Conditions are improving Living conditions here have generally improved in recent weeks. The region's aging power plant has been repaired and most electrical service has been restored. The relentless noise and smoke from generators have ceased.

Food supplies are beginning to show more variety, as more fruits and vegetables are imported from regions farther south where the harvest of spring crops has begun. We can sometimes get a real salad in the restaurants, although the meat is still tough. And on pleasant evenings people sit outside cafes and sip coffee.

Those who are lucky enough to have family members living and working in other areas of Europe have money to spend on such amenities. But economic woes continue to plague many people.

A man stopped me on the street one morning and wanted to know if it was true the hospital was going to be painted. If so, he was interested in work. He told me, in almost perfect English, that he is a teacher who speaks six languages. He cannot find work in his profession and was delivering sand to a construction site, screening it by hand with a large sifter to get the rocks out. I had not heard about the hospital project, but I suggested he apply with some of the non-governmental organizations that need interpreters.
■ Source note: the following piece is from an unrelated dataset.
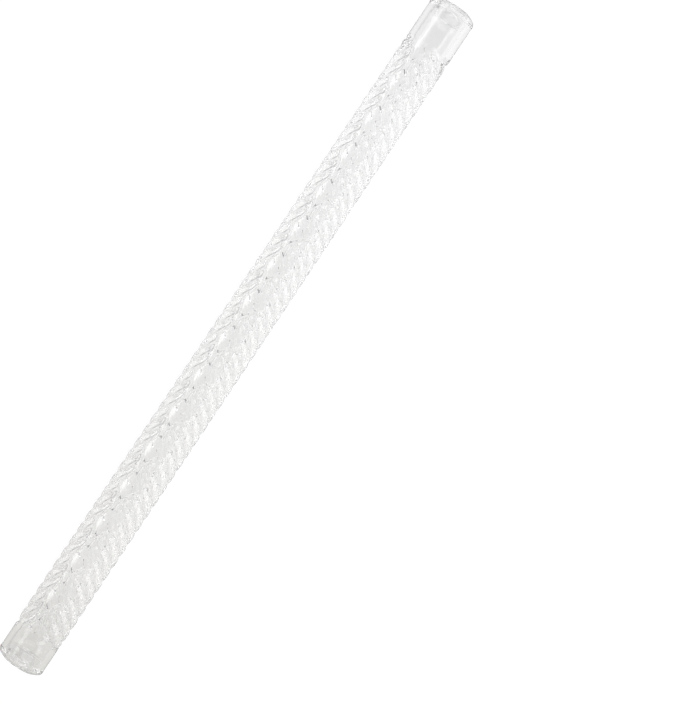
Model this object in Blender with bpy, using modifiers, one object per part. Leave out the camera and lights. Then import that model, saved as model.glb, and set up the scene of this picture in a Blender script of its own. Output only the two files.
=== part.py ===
"""Clear acrylic rolling pin with a rope relief: a moulded hollow roller tube and two push-in end plugs.

The pin lies along X. Lengths are in metres. Everything hangs from one empty whose local Z is the pin's axis,
and whose origin is the middle of the tube. Arc lengths round the pin start at the strip that faces up.
"""
import math

import bmesh
import bpy

# Roller tube
tube_length = 0.3264
smooth_diameter = 0.0212
tube_wall = 0.0026
rim_chamfer = 0.0003

# Relief: two rope columns of opposite lay, with a smooth strip between them at the front and at the back
long_plain_end = 0.0178
short_plain_end = 0.0114
bar_rise = 0.0003
groove_depth = 0.0008
groove_width = 0.0019
strip_wide = 0.0104
strip_neck = 0.0018
lobe_count = 16
bars_per_lobe = 3
bar_width_share = 0.58
stroke_angle = math.radians(38)
arch_skew = 1.0
arch_fullness = 0.85

# End plugs
head_overhang = 0.0001
head_side_height = 0.0004
head_edge_radius = 0.0020
crown_height = 0.0020
crown_flat_diameter = 0.0080
shoulder_angle = math.radians(55)
face_wall = 0.0022
skirt_length = 0.0040
skirt_wall = 0.0012
skirt_chamfer = 0.0004

# Fits
slide_clearance = 0.0003
seat_gap = 0.0003
buried_overlap = 0.0006
cut_overrun = 0.0010

# Facets
round_sides = 48
bar_segments = 7
arc_segments = 3
merge_distance = 0.00001
FLOOR, BAR, STRIP = range(3)

smooth_radius = smooth_diameter / 2
relief_radius = smooth_radius + bar_rise
floor_radius = smooth_radius - groove_depth
bore_radius = smooth_radius - tube_wall
head_radius = smooth_radius + head_overhang
strip_radius = smooth_radius * math.cos(math.pi / round_sides) - merge_distance
half_round = math.pi * smooth_radius
pattern_top = tube_length / 2 - long_plain_end
pattern_low = short_plain_end - tube_length / 2
lobe_pitch = (pattern_top - pattern_low) / lobe_count
bar_pitch = lobe_pitch / bars_per_lobe
stroke_rise = math.tan(stroke_angle)


def clear_scene():
    """Remove the objects that the scene holds before the pin is made."""
    for old in list(bpy.data.objects):
        bpy.data.objects.remove(old, do_unlink=True)


def new_collection(name):
    """Return a new collection linked to the scene."""
    made = bpy.data.collections.new(name)
    bpy.context.scene.collection.children.link(made)
    return made


def clear_acrylic(name, tint):
    """Return the material of one clear acrylic piece."""
    material = bpy.data.materials.new(name)
    material.use_nodes = True
    shader = material.node_tree.nodes["Principled BSDF"]
    shader.inputs["Base Color"].default_value = tint
    shader.inputs["Roughness"].default_value = 0.08
    shader.inputs["Metallic"].default_value = 0.0
    shader.inputs["IOR"].default_value = 1.49
    shader.inputs["Transmission Weight"].default_value = 0.85
    return material


def new_object(name, mesh, group, axis):
    """Put a mesh into a collection as an object that hangs from the pin's axis."""
    made = bpy.data.objects.new(name, mesh)
    made.parent = axis
    group.objects.link(made)
    return made


def as_guide(made):
    """Keep a guide out of the finished model."""
    made.hide_render = True
    made.display_type = "WIRE"
    return made


def turned(name, profile, group, axis):
    """Turn a profile of radius and height points, listed from the top down the outer side, about the axis."""
    mesh = bpy.data.meshes.new(name)
    half_facet = math.pi / round_sides
    points = [(radius * math.cos(half_facet), radius * math.sin(half_facet), height) for radius, height in profile]
    mesh.from_pydata(points, [(index, index + 1) for index in range(len(points) - 1)], [])
    made = new_object(name, mesh, group, axis)
    screw = made.modifiers.new("turn", "SCREW")
    screw.steps = round_sides
    screw.render_steps = round_sides
    screw.use_merge_vertices = True
    screw.merge_threshold = merge_distance
    return made


def arch(phase):
    """Height of a lobe's rounded end, from 0 to 1, at a phase from 0 to 1 past its first notch."""
    return math.sin(math.pi * phase ** arch_skew) ** arch_fullness


def strip_half_width(height, front):
    """Half width of a smooth strip. The front strip's arches start at their upper notch, the back's below."""
    lobes = (pattern_top - height if front else height - pattern_low) / lobe_pitch
    return (strip_wide - (strip_wide - strip_neck) * arch(lobes % 1)) / 2


def wrapped(arc, height, radius):
    """Point at an arc length round the smooth surface, a height along the axis and a radius."""
    angle = arc / smooth_radius
    return (-radius * math.cos(angle), -radius * math.sin(angle), height)


def stroke_reach(crest, front, margin):
    """Arc length at which a stroke line comes within a margin of the front or the back strip's edge."""
    middle = 0 if front else half_round
    outside = middle
    inside = half_round / 2
    while abs(inside - outside) > merge_distance:
        arc = (inside + outside) / 2
        if abs(arc - middle) > strip_half_width(crest - stroke_rise * arc, front) + margin:
            inside = arc
        else:
            outside = arc
    return inside


def stroke_ring(crest):
    """Points of a ring that follows a stroke line down both columns, from the front strip to the back strip."""
    front_edge = stroke_reach(crest, True, 0)
    back_edge = stroke_reach(crest, False, 0)
    start = stroke_reach(crest, True, groove_width)
    stop = stroke_reach(crest, False, groove_width)
    arcs = [0, front_edge / 2, front_edge]
    arcs += [start + (stop - start) * step / bar_segments for step in range(bar_segments + 1)]
    arcs += [back_edge, (back_edge + half_round) / 2, half_round]
    arcs += [-arc for arc in reversed(arcs[1:-1])]
    return [wrapped(arc, crest - stroke_rise * abs(arc), floor_radius) for arc in arcs]


def cell_label(column, columns, in_bar):
    """Label of a cell of the skin: strip beside the front or back middle, bar between the grooves, or floor."""
    across = min(column, columns - 1 - column)
    back = columns // 2 - 1 - across
    if min(across, back) < 2:
        return STRIP
    if in_bar and min(across, back) > 2:
        return BAR
    return FLOOR


def relief_skin(shape):
    """Add an open skin at the groove floor, whose rings are the edges of the bars, with its cells labelled."""
    spare_bars = math.ceil(stroke_rise * half_round / bar_pitch) + 1
    rings = []
    for index in range(-1, lobe_count * bars_per_lobe + spare_bars):
        for edge_share in (-0.5, 0.5):
            crest = pattern_low + (index + 0.5 + edge_share * bar_width_share) * bar_pitch
            rings.append([shape.verts.new(point) for point in stroke_ring(crest)])
    columns = len(rings[0])
    for number, (low, high) in enumerate(zip(rings, rings[1:])):
        for column in range(columns):
            after = (column + 1) % columns
            face = shape.faces.new((low[column], low[after], high[after], high[column]))
            face.material_index = cell_label(column, columns, number % 2 == 0)


def split_at(shape, height, direction):
    """Split the skin at a height, and remove what lies past it in a direction, if one is given."""
    everything = shape.verts[:] + shape.edges[:] + shape.faces[:]
    bmesh.ops.bisect_plane(shape, geom=everything, dist=merge_distance / 10, plane_co=(0, 0, height),
                           plane_no=(0, 0, direction or 1), clear_outer=direction != 0)


def raise_cells(shape, label, radius):
    """Raise the cells of one label from the groove floor to a radius."""
    cells = [face for face in shape.faces if face.material_index == label]
    grown = bmesh.ops.extrude_face_region(shape, geom=cells)
    for item in grown["geom"]:
        if isinstance(item, bmesh.types.BMVert):
            item.co.xy *= radius / floor_radius
    bmesh.ops.delete(shape, geom=cells, context="FACES")


def relief_core(group, axis):
    """Make the solid rod that carries the relief, as a guide, with its ends inside the plain ends."""
    shape = bmesh.new()
    relief_skin(shape)
    split_at(shape, pattern_top + buried_overlap, 1)
    split_at(shape, pattern_low - buried_overlap, -1)
    split_at(shape, pattern_top - groove_width, 0)
    split_at(shape, pattern_low + groove_width, 0)
    for face in shape.faces:
        height = face.calc_center_median().z
        if min(height - pattern_low, pattern_top - height) < groove_width and face.material_index == BAR:
            face.material_index = FLOOR
    raise_cells(shape, BAR, relief_radius)
    raise_cells(shape, STRIP, strip_radius)
    bmesh.ops.holes_fill(shape, edges=shape.edges[:])
    bmesh.ops.recalc_face_normals(shape, faces=shape.faces[:])
    bmesh.ops.triangulate(shape, faces=shape.faces[:])
    for face in shape.faces:
        face.material_index = 0
    mesh = bpy.data.meshes.new("relief_core_guide")
    shape.to_mesh(mesh)
    shape.free()
    return as_guide(new_object("relief_core_guide", mesh, group, axis))


def bore_cutter(group, axis):
    """Make the cylinder that bores the roller through."""
    shape = bmesh.new()
    bmesh.ops.create_cone(shape, cap_ends=True, segments=round_sides, radius1=bore_radius,
                          radius2=bore_radius, depth=tube_length + 2 * cut_overrun)
    mesh = bpy.data.meshes.new("bore_cutter")
    shape.to_mesh(mesh)
    shape.free()
    return as_guide(new_object("bore_cutter", mesh, group, axis))


def roller_profile():
    """Outside of the roller: two plain ends with chamfered rims, and a thin core where the relief lies."""
    rim_radius = smooth_radius - rim_chamfer
    core_radius = floor_radius - 2 * buried_overlap
    half_length = tube_length / 2
    return [
        (0, half_length),
        (rim_radius, half_length),
        (smooth_radius, half_length - rim_chamfer),
        (smooth_radius, pattern_top),
        (core_radius, pattern_top),
        (core_radius, pattern_low),
        (smooth_radius, pattern_low),
        (smooth_radius, rim_chamfer - half_length),
        (rim_radius, -half_length),
        (0, -half_length),
    ]


def add_boolean(made, operation, other):
    """Join another object to a piece, or cut it away."""
    step = made.modifiers.new(other.name, "BOOLEAN")
    step.operation = operation
    step.object = other
    step.solver = "EXACT"


def roller_tube(parts, guides, axis):
    """Make the hollow roller: the plain ends joined to the relief, then bored through."""
    made = turned("roller_tube", roller_profile(), parts, axis)
    add_boolean(made, "UNION", relief_core(guides, axis))
    add_boolean(made, "DIFFERENCE", bore_cutter(guides, axis))
    made.data.materials.append(clear_acrylic("roller_acrylic", (0.93, 0.94, 0.94, 1)))
    return made


def crown_points():
    """Outer face of a plug's head: a flat disc, a gentle crown and a rounded edge, from the middle outwards."""
    top = head_side_height + head_edge_radius * math.sin(shoulder_angle) + crown_height
    centre = head_radius - head_edge_radius
    flat = crown_flat_diameter / 2
    shoulder = centre + head_edge_radius * math.cos(shoulder_angle)
    points = [(0, top)]
    for step in range(arc_segments):
        share = step / arc_segments
        points.append((flat + (shoulder - flat) * share, top - crown_height * share ** 2))
    for step in range(arc_segments + 1):
        angle = shoulder_angle * (1 - step / arc_segments)
        points.append((centre + head_edge_radius * math.cos(angle),
                       head_side_height + head_edge_radius * math.sin(angle)))
    return points


def plug_profile():
    """Profile of an end plug about its own axis, with its seat at height 0 and its cup open downwards."""
    crown = crown_points()
    skirt_radius = bore_radius - slide_clearance
    cup_radius = skirt_radius - skirt_wall
    cup_height = crown[0][1] - face_wall
    skirt = [
        (head_radius, 0),
        (skirt_radius, 0),
        (skirt_radius, skirt_chamfer - skirt_length),
        (skirt_radius - skirt_chamfer, -skirt_length),
        (cup_radius, -skirt_length),
        (cup_radius, cup_height),
        (0, cup_height),
    ]
    return crown + skirt


def end_plug(name, end, parts, axis):
    """Make one end plug, seated on the tube's rim at the end that the sign gives."""
    made = turned(name, plug_profile(), parts, axis)
    made.location = (0, 0, end * (tube_length / 2 + seat_gap))
    made.rotation_euler = (0 if end > 0 else math.pi, 0, 0)
    made.data.materials.append(clear_acrylic(name + "_acrylic", (0.92, 0.93, 0.93, 1)))
    return made


def pin_axis(group):
    """Make the empty that lays the pin's own Z along world X."""
    axis = bpy.data.objects.new("pin_axis", None)
    axis.rotation_euler = (0, math.pi / 2, 0)
    group.objects.link(axis)
    return axis


def main():
    """Build the rolling pin."""
    clear_scene()
    parts = new_collection("acrylic_rolling_pin")
    guides = new_collection("guides")
    axis = pin_axis(parts)
    roller_tube(parts, guides, axis)
    end_plug("long_end_plug", 1, parts, axis)
    end_plug("short_end_plug", -1, parts, axis)


main()
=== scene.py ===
import math

import bmesh
import bpy
import numpy as np
from mathutils import Matrix, Vector


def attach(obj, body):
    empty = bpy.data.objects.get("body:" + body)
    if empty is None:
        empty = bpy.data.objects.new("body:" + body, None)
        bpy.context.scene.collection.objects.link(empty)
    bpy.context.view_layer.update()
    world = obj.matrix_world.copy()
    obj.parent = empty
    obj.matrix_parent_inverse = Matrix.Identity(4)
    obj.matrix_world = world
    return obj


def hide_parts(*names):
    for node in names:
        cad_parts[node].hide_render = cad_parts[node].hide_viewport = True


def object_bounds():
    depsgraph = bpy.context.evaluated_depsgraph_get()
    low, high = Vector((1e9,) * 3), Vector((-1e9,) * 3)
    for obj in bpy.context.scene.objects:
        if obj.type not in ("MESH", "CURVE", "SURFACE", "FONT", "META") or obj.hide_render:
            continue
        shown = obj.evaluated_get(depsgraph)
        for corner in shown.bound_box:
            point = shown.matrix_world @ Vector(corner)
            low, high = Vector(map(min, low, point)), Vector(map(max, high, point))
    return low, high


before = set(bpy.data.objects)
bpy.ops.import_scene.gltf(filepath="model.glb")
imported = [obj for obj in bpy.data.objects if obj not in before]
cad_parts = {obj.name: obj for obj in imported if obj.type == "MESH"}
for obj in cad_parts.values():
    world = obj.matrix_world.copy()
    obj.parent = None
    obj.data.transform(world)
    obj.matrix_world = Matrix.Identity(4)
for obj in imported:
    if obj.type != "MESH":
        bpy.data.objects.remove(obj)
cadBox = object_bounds()
print("frame loaded")


def srgbToLinear(hexColour):
    # each channel: c / 12.92 up to 0.04045, else ((c + 0.055) / 1.055) to the power 2.4
    channels = [int(hexColour[place:place + 2], 16) / 255 for place in (1, 3, 5)]
    return tuple(c / 12.92 if c <= 0.04045 else ((c + 0.055) / 1.055) ** 2.4 for c in channels) + (1.0,)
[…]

Our group uses several translators when we take health care to the mountain villages. The World Health Organization is urging medical groups such as ours to take health care to these areas, especially the Serb villages, which no longer have physicians. One day last week we went to Paralovo to hold a medical clinic for Serbs. It is a mountain village with spectacular scenery. Most of the people, who live in houses dispersed around the nearby countryside, have no transportation to get to larger towns for medical care. Most of their physicians have fled to Serbia in fear of their lives.

We had plenty of people show up for our clinic. The turnout was much less impressive at another room in the same remote school house where the Office of Stabilization and Cooperation in Europe was trying to take a census by registering people in advance of the elections in Kosovo next fall. The organization wants to identify everyone in Kosovo over age 16. It is a thankless task.

The Serbs, who are already registered in Belgrade, are refusing to participate. Authorities in Serbia have apparently told them to not allow themselves to be counted.

Fran Hesser is a free-lance writer from Montana who returned to Kosovo for three months to serve alongside her husband. He is a physician assistant in the International Medical Corps, a volunteer relief agency.